La première méthode d'intervention de Bank Al-Maghrib, lors du passage au régime de change flexible, consistera en un élargissement de la bande de fluctuation qui enserre les valeurs plafond et plancher du Dirham au sein de laquelle il va bouger librement, à la hausse ou à la baisse. Dès lors, la parité centrale serait maintenue et la Banque centrale interviendra si le cours du Dirham s’approche de l’une des deux extrémités des bandes de fluctuation. La marge de flottement, quant à elle, sera plus importante que celle actuellement en vigueur.
La deuxième méthode d'intervention se fera par les adjudications. Dans un premier temps, Bank Al-Maghrib continuera à intervenir quotidiennement en alimentant les opérateurs en devises. Dans un second temps, ces adjudications passeront à un rythme hebdomadaire à la hollandaise (au prix demandé) et probablement sur une seule devise, le Dollar, et ce quand le marché sera prêt. L’on rappelle que le passage d’une phase à l’autre est conditionnée par la satisfaction des prérequis. La finalité de cette approche est de permettre au marché de s’autoréguler et de donner naissance à un marché interbancaire en devises.
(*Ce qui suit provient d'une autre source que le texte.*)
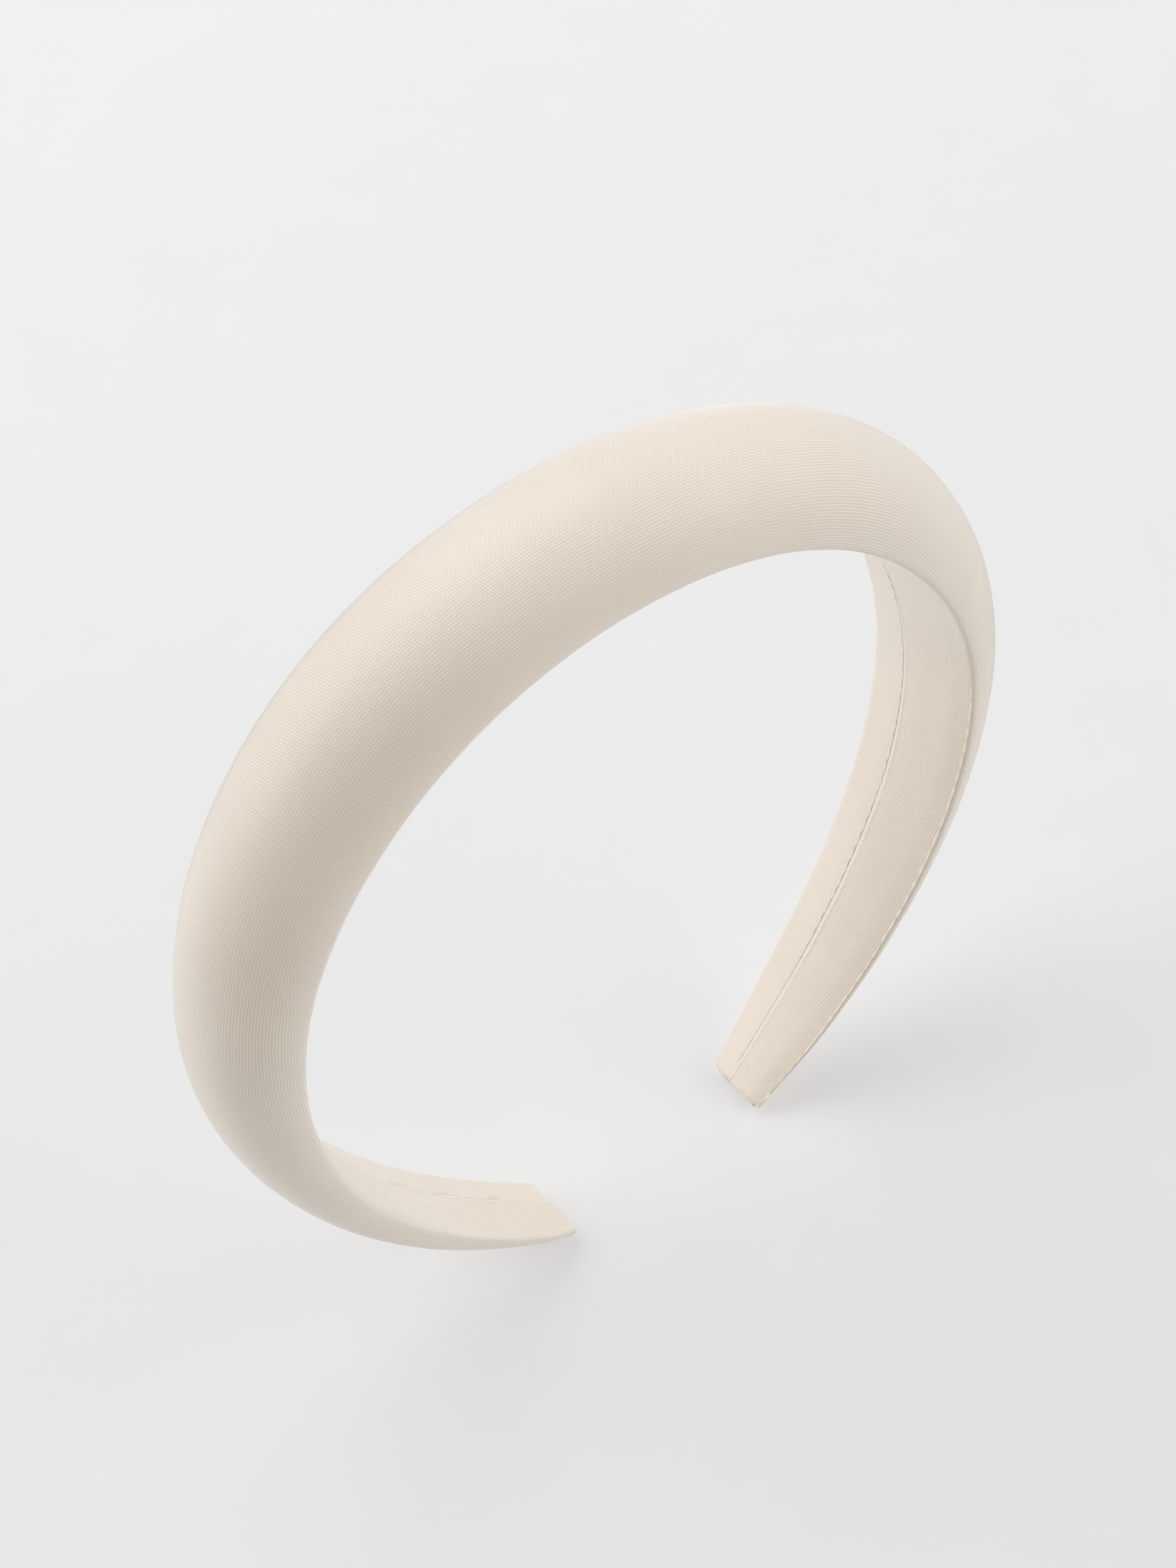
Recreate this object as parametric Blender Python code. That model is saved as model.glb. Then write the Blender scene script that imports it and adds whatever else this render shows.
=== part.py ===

Finalement, la Banque centrale par le biais d’opérations ponctuelles servira à titre exceptionnel les établissements bancaires en cas de nécessité absolue à des taux élevés. De ce fait, les opérateurs apprendront à gérer leurs besoins en devises et, surtout, à se fournir les uns chez les autres pour ne pas faire de l’intervention de Bank Al-Maghrib une habitude.